| To be done |
Below are some entries. Output each one exactly as it appears.

| Given data |
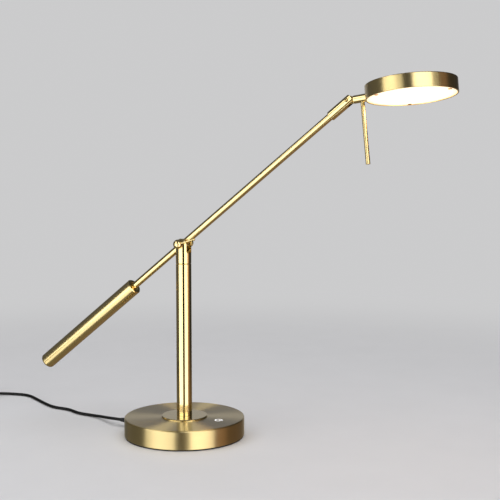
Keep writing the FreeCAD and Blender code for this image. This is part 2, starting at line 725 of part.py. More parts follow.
def counterweight():
    """Solid bar with a bevelled, countersunk front face and a rounded back end."""
    radius = WEIGHT_DIAMETER / 2
    front = PIVOT_TO_WEIGHT
    back = front + WEIGHT_LENGTH
    bar = turned([
        (0, front + ROD_SOCKET_DEPTH),
        (ARM_RADIUS, front + ROD_SOCKET_DEPTH),
        (ARM_RADIUS, front + WEIGHT_SINK),
        (WEIGHT_SINK_DIAMETER / 2, front),
        (radius - WEIGHT_BEVEL, front),
        (radius, front + WEIGHT_BEVEL),
        (radius, back, WEIGHT_END_ROUND),
        (0, back),
    ])
    return placed(flipped(along_x(bar)), ARM_PLACE)


# ---- knuckle: built along +X from the hinge --------------------------------------------------

HINGE_SHIFT = FreeCAD.Placement(X * PIVOT_TO_HINGE, FreeCAD.Rotation())
KNUCKLE_PLACE = ARM_PLACE.multiply(HINGE_SHIFT).multiply(turned_about(X, TURN_OF_HEAD))
HEAD_PLACE = KNUCKLE_PLACE.multiply(turned_about(Y, HINGE_BEND))


def hinge_screw_blank():
    """Screw along Y with a low head towards -Y."""
    head = rod(HINGE_HEAD_DIAMETER / 2, HINGE_HEAD_SEAT, HINGE_HEAD_SEAT + HINGE_HEAD_HEIGHT, -Y)
    shank = rod(HINGE_SCREW_DIAMETER / 2, -HINGE_HEAD_SEAT, SLEEVE_RADIUS - FITTED, Y)
    return joined([head, shank])


def grub_blank():
    low = ARM_RADIUS - GROOVE_DEPTH + SIDE_PLAY
    blank = rod(GRUB_DIAMETER / 2, low, SLEEVE_RADIUS - GRUB_BELOW_SURFACE, -Z)
    blank.translate(X * -GRUB_FROM_HINGE)
    return blank


def knuckle_sleeve():
    """Sleeve that turns on the arm's end, with two round ears for the stem's tongue."""
    blank = along_x(turned([
        (0, -SLEEVE_BORE_END),
        (ARM_RADIUS + SNUG, -SLEEVE_BORE_END),
        (ARM_RADIUS + SNUG, -SLEEVE_BACK),
        (SLEEVE_RADIUS - SLEEVE_LIP, -SLEEVE_BACK),
        (SLEEVE_RADIUS, SLEEVE_LIP - SLEEVE_BACK),
        (SLEEVE_RADIUS, EAR_RADIUS + 1),
        (0, EAR_RADIUS + 1),
    ]))
    front = box((0, -SLEEVE_DIAMETER, -SLEEVE_DIAMETER), (SLEEVE_DIAMETER,) * 3)
    waste = front.cut(rod(EAR_RADIUS, -SLEEVE_DIAMETER, SLEEVE_DIAMETER, Y))
    sleeve = blank.cut(waste)
    half = HINGE_SLOT_WIDTH / 2
    slot = box((-HINGE_SLOT_BACK, -half, -SLEEVE_DIAMETER), (SLEEVE_DIAMETER, half, SLEEVE_DIAMETER))
    lead_hole = rod(STEM_BORE / 2, -SLEEVE_BORE_END, 0, X)
    head_seat = rod(HINGE_HEAD_DIAMETER / 2, HINGE_HEAD_SEAT, SLEEVE_DIAMETER, -Y)
    screw_hole = rod(HINGE_SCREW_DIAMETER / 2, -SLEEVE_DIAMETER, SLEEVE_DIAMETER, Y)
    grub_hole = rod(GRUB_DIAMETER / 2, 0, SLEEVE_DIAMETER, -Z)
    grub_hole.translate(X * -GRUB_FROM_HINGE)
    cutters = [slot, lead_hole, head_seat, screw_hole, grub_hole]
    return placed(sleeve.cut(cutters), KNUCKLE_PLACE)


def hinge_screw():
    top = HINGE_HEAD_SEAT + HINGE_HEAD_HEIGHT
    half = HINGE_DRIVE_SLOT / 2
    drive = box(
        (-HINGE_HEAD_DIAMETER, -top - 1, -half), (HINGE_HEAD_DIAMETER, HINGE_HEAD_HEIGHT / 2 - top, half)
    )
    return placed(hinge_screw_blank().cut(drive), KNUCKLE_PLACE)


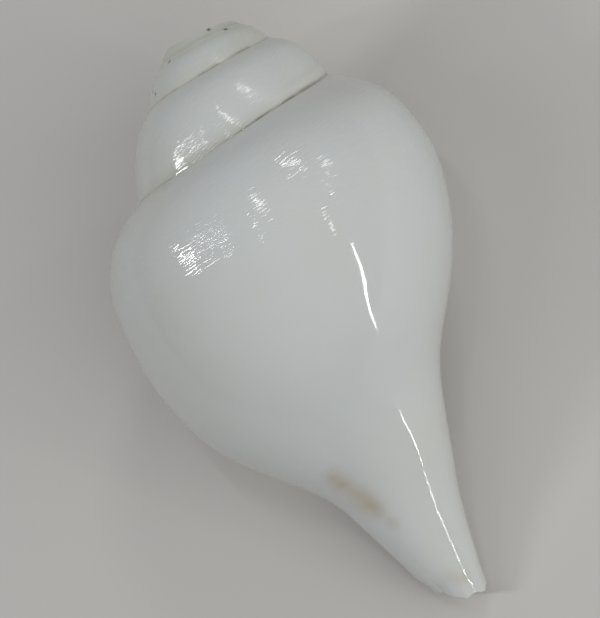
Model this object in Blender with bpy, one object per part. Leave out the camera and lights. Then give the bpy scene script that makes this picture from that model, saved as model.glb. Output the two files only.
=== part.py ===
"""A polished white chank conch, lying on its mouth, with the ground-off spire and the open canal.

The shell is one coiled sheet. A cross-section outline turns about the coiling axis and shrinks
with every whorl. Turns are counted back from the outer lip, so 0 is the lip and 1 is one whorl
before it. In the shell's own frame Z runs along the axis, with the canal tip at 0 and the spire
up, and the mouth faces -Y. Lengths are in millimetres there, and in metres once it is laid down.
"""

import math

import bmesh
import bpy
import numpy as np
from mathutils import Matrix, Vector

MM = 0.001

# Outlines from the suture down to the canal tip, as (radius, height) in millimetres: near the lip,
# half a turn back, and a whole turn back, where the lower half is the pillar inside the mouth.
LIP_TURNS = (0.13, 0.63, 1.13)
OUTLINE_AT_LIP = [
    (33.0, 125.9), (37.7, 122.3), (44.1, 116.4), (48.3, 108.0), (49.6, 96.5), (48.0, 79.5),
    (41.6, 62.0), (29.6, 47.0), (18.0, 34.5), (12.0, 21.0), (6.3, 0.0),
]
OUTLINE_HALF_BACK = [
    (26.8, 137.6), (33.5, 132.9), (39.5, 126.1), (42.8, 118.0), (43.7, 107.6), (41.0, 91.2),
    (33.5, 75.7), (24.1, 61.4), (18.3, 45.5), (13.9, 27.2), (6.5, 0.0),
]
OUTLINE_TURN_BACK = [
    (20.5, 146.4), (24.1, 143.6), (28.8, 136.4), (33.0, 125.9), (33.8, 118.5), (31.6, 107.0),
    (25.5, 96.0), (17.5, 84.0), (11.0, 66.0), (6.8, 38.0), (2.4, 0.0),
]
JOIN_POINT = 3  # the outline point where the next whorl laps onto this one
LAP_TURNS = (0.5, 1.0)  # turns over which that point moves onto the suture below
CANAL_POINTS = 6  # points up from the canal tip that shrink less and less with the whorls

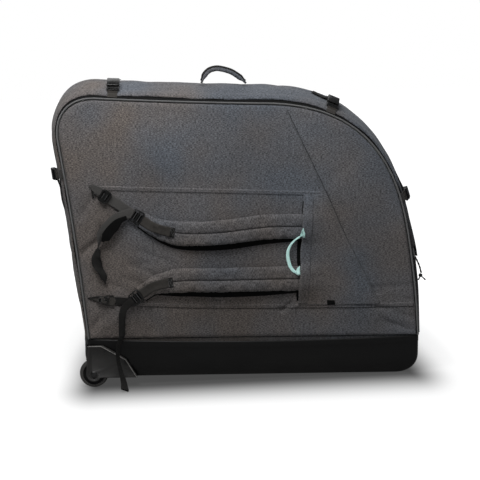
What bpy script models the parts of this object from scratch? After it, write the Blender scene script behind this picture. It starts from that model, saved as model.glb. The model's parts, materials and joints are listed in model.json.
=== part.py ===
"""Soft-sided wheeled travel case for a bicycle, with a backpack harness on its front.

Metres, +Z up.  The origin is the centre of the base's flat underside, X runs along the case with
the wheels at -X, and -Y is the front, which unzips round three sides and folds down.
"""

import math

import bmesh
import bpy
from mathutils import Matrix, Vector, geometry

# Outline of the case, seen from the front
BASE_LENGTH = 0.876
BASE_HEIGHT = 0.105
SEAM_HEIGHT = 0.733
TOP_FALL = 0.013
SHOULDER_HEIGHT = 0.620
LEAN_LEFT = 0.069
LEAN_RIGHT = 0.036
CORNER_RUN = 0.097
NOSE_RUN = 0.408
NOSE_HEIGHT = 0.400
LEFT_BOW = -0.0045
RIGHT_BOW = 0.005
TOP_SAG = -0.002
CORNER_EASE = 0.070
NOSE_EASE_TOP = 0.225
NOSE_EASE_SIDE = 0.205
SEAM_STEPS = {"left": 4, "corner": 6, "top": 5, "nose": 11, "right": 4}

# Depth and crown
CASE_DEPTH = 0.230
PANEL_BULGE = 0.025
CROWN_TOP = 0.050
CROWN_SIDE = 0.026
CROWN_FOOT = 0.016
CROWN_RISE = 0.150
PANEL_SKIN = 0.003
PANEL_FOAM = 0.010
FOAM_INSET = 0.016
FOAM_GAP = 0.0008
GUSSET_SKIN = 0.003
GUSSET_FOAM = 0.008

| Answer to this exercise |
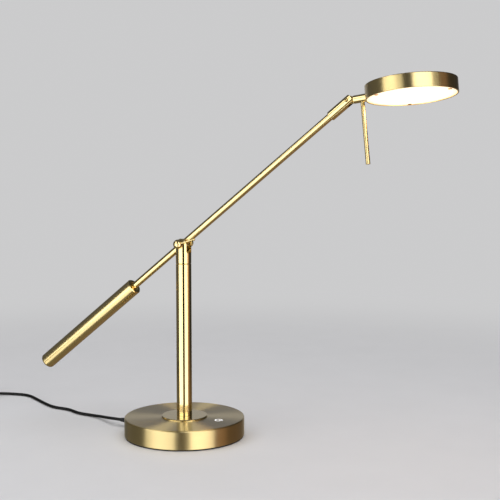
Keep writing the FreeCAD and Blender code for this image. This is part 2, starting at line 725 of part.py. More parts follow.
def counterweight():
    """Solid bar with a bevelled, countersunk front face and a rounded back end."""
    radius = WEIGHT_DIAMETER / 2
    front = PIVOT_TO_WEIGHT
    back = front + WEIGHT_LENGTH
    bar = turned([
        (0, front + ROD_SOCKET_DEPTH),
        (ARM_RADIUS, front + ROD_SOCKET_DEPTH),
        (ARM_RADIUS, front + WEIGHT_SINK),
        (WEIGHT_SINK_DIAMETER / 2, front),
        (radius - WEIGHT_BEVEL, front),
        (radius, front + WEIGHT_BEVEL),
        (radius, back, WEIGHT_END_ROUND),
        (0, back),
    ])
    return placed(flipped(along_x(bar)), ARM_PLACE)


# ---- knuckle: built along +X from the hinge --------------------------------------------------

HINGE_SHIFT = FreeCAD.Placement(X * PIVOT_TO_HINGE, FreeCAD.Rotation())
KNUCKLE_PLACE = ARM_PLACE.multiply(HINGE_SHIFT).multiply(turned_about(X, TURN_OF_HEAD))
HEAD_PLACE = KNUCKLE_PLACE.multiply(turned_about(Y, HINGE_BEND))


def hinge_screw_blank():
    """Screw along Y with a low head towards -Y."""
    head = rod(HINGE_HEAD_DIAMETER / 2, HINGE_HEAD_SEAT, HINGE_HEAD_SEAT + HINGE_HEAD_HEIGHT, -Y)
    shank = rod(HINGE_SCREW_DIAMETER / 2, -HINGE_HEAD_SEAT, SLEEVE_RADIUS - FITTED, Y)
    return joined([head, shank])


def grub_blank():
    low = ARM_RADIUS - GROOVE_DEPTH + SIDE_PLAY
    blank = rod(GRUB_DIAMETER / 2, low, SLEEVE_RADIUS - GRUB_BELOW_SURFACE, -Z)
    blank.translate(X * -GRUB_FROM_HINGE)
    return blank


def knuckle_sleeve():
    """Sleeve that turns on the arm's end, with two round ears for the stem's tongue."""
    blank = along_x(turned([
        (0, -SLEEVE_BORE_END),
        (ARM_RADIUS + SNUG, -SLEEVE_BORE_END),
        (ARM_RADIUS + SNUG, -SLEEVE_BACK),
        (SLEEVE_RADIUS - SLEEVE_LIP, -SLEEVE_BACK),
        (SLEEVE_RADIUS, SLEEVE_LIP - SLEEVE_BACK),
        (SLEEVE_RADIUS, EAR_RADIUS + 1),
        (0, EAR_RADIUS + 1),
    ]))
    front = box((0, -SLEEVE_DIAMETER, -SLEEVE_DIAMETER), (SLEEVE_DIAMETER,) * 3)
    waste = front.cut(rod(EAR_RADIUS, -SLEEVE_DIAMETER, SLEEVE_DIAMETER, Y))
    sleeve = blank.cut(waste)
    half = HINGE_SLOT_WIDTH / 2
    slot = box((-HINGE_SLOT_BACK, -half, -SLEEVE_DIAMETER), (SLEEVE_DIAMETER, half, SLEEVE_DIAMETER))
    lead_hole = rod(STEM_BORE / 2, -SLEEVE_BORE_END, 0, X)
    head_seat = rod(HINGE_HEAD_DIAMETER / 2, HINGE_HEAD_SEAT, SLEEVE_DIAMETER, -Y)
    screw_hole = rod(HINGE_SCREW_DIAMETER / 2, -SLEEVE_DIAMETER, SLEEVE_DIAMETER, Y)
    grub_hole = rod(GRUB_DIAMETER / 2, 0, SLEEVE_DIAMETER, -Z)
    grub_hole.translate(X * -GRUB_FROM_HINGE)
    cutters = [slot, lead_hole, head_seat, screw_hole, grub_hole]
    return placed(sleeve.cut(cutters), KNUCKLE_PLACE)


def hinge_screw():
    top = HINGE_HEAD_SEAT + HINGE_HEAD_HEIGHT
    half = HINGE_DRIVE_SLOT / 2
    drive = box(
        (-HINGE_HEAD_DIAMETER, -top - 1, -half), (HINGE_HEAD_DIAMETER, HINGE_HEAD_HEIGHT / 2 - top, half)
    )
    return placed(hinge_screw_blank().cut(drive), KNUCKLE_PLACE)


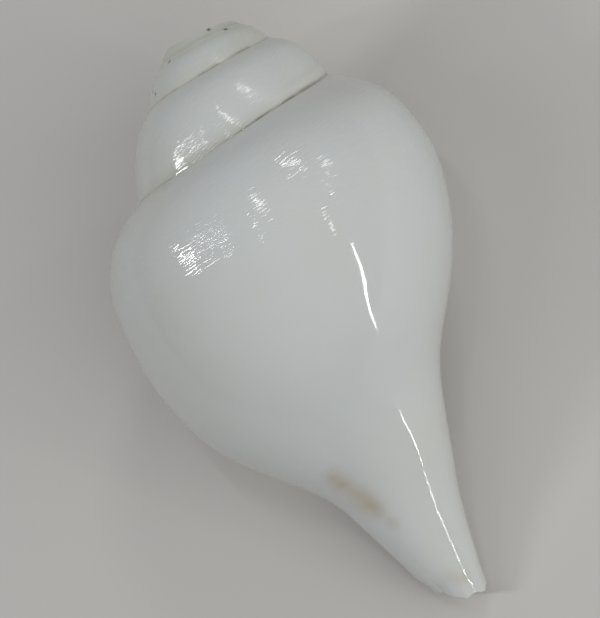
Model this object in Blender with bpy, one object per part. Leave out the camera and lights. Then give the bpy scene script that makes this picture from that model, saved as model.glb. Output the two files only.
=== part.py ===
"""A polished white chank conch, lying on its mouth, with the ground-off spire and the open canal.

The shell is one coiled sheet. A cross-section outline turns about the coiling axis and shrinks
with every whorl. Turns are counted back from the outer lip, so 0 is the lip and 1 is one whorl
before it. In the shell's own frame Z runs along the axis, with the canal tip at 0 and the spire
up, and the mouth faces -Y. Lengths are in millimetres there, and in metres once it is laid down.
"""

import math

import bmesh
import bpy
import numpy as np
from mathutils import Matrix, Vector

MM = 0.001

# Outlines from the suture down to the canal tip, as (radius, height) in millimetres: near the lip,
# half a turn back, and a whole turn back, where the lower half is the pillar inside the mouth.
LIP_TURNS = (0.13, 0.63, 1.13)
OUTLINE_AT_LIP = [
    (33.0, 125.9), (37.7, 122.3), (44.1, 116.4), (48.3, 108.0), (49.6, 96.5), (48.0, 79.5),
    (41.6, 62.0), (29.6, 47.0), (18.0, 34.5), (12.0, 21.0), (6.3, 0.0),
]
OUTLINE_HALF_BACK = [
    (26.8, 137.6), (33.5, 132.9), (39.5, 126.1), (42.8, 118.0), (43.7, 107.6), (41.0, 91.2),
    (33.5, 75.7), (24.1, 61.4), (18.3, 45.5), (13.9, 27.2), (6.5, 0.0),
]
OUTLINE_TURN_BACK = [
    (20.5, 146.4), (24.1, 143.6), (28.8, 136.4), (33.0, 125.9), (33.8, 118.5), (31.6, 107.0),
    (25.5, 96.0), (17.5, 84.0), (11.0, 66.0), (6.8, 38.0), (2.4, 0.0),
]
JOIN_POINT = 3  # the outline point where the next whorl laps onto this one
LAP_TURNS = (0.5, 1.0)  # turns over which that point moves onto the suture below
CANAL_POINTS = 6  # points up from the canal tip that shrink less and less with the whorls

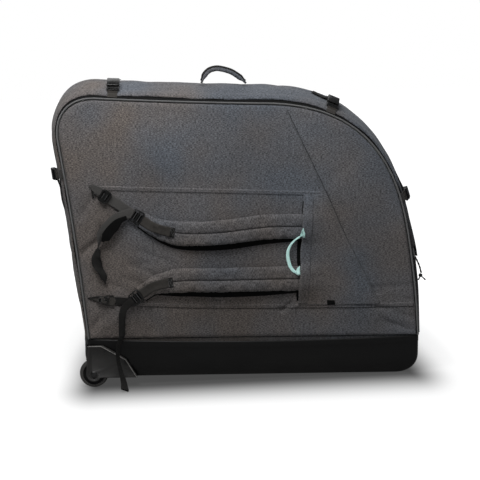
What bpy script models the parts of this object from scratch? After it, write the Blender scene script behind this picture. It starts from that model, saved as model.glb. The model's parts, materials and joints are listed in model.json.
=== part.py ===
"""Soft-sided wheeled travel case for a bicycle, with a backpack harness on its front.

Metres, +Z up.  The origin is the centre of the base's flat underside, X runs along the case with
the wheels at -X, and -Y is the front, which unzips round three sides and folds down.
"""

import math

import bmesh
import bpy
from mathutils import Matrix, Vector, geometry

# Outline of the case, seen from the front
BASE_LENGTH = 0.876
BASE_HEIGHT = 0.105
SEAM_HEIGHT = 0.733
TOP_FALL = 0.013
SHOULDER_HEIGHT = 0.620
LEAN_LEFT = 0.069
LEAN_RIGHT = 0.036
CORNER_RUN = 0.097
NOSE_RUN = 0.408
NOSE_HEIGHT = 0.400
LEFT_BOW = -0.0045
RIGHT_BOW = 0.005
TOP_SAG = -0.002
CORNER_EASE = 0.070
NOSE_EASE_TOP = 0.225
NOSE_EASE_SIDE = 0.205
SEAM_STEPS = {"left": 4, "corner": 6, "top": 5, "nose": 11, "right": 4}

# Depth and crown
CASE_DEPTH = 0.230
PANEL_BULGE = 0.025
CROWN_TOP = 0.050
CROWN_SIDE = 0.026
CROWN_FOOT = 0.016
CROWN_RISE = 0.150
PANEL_SKIN = 0.003
PANEL_FOAM = 0.010
FOAM_INSET = 0.016
FOAM_GAP = 0.0008
GUSSET_SKIN = 0.003
GUSSET_FOAM = 0.008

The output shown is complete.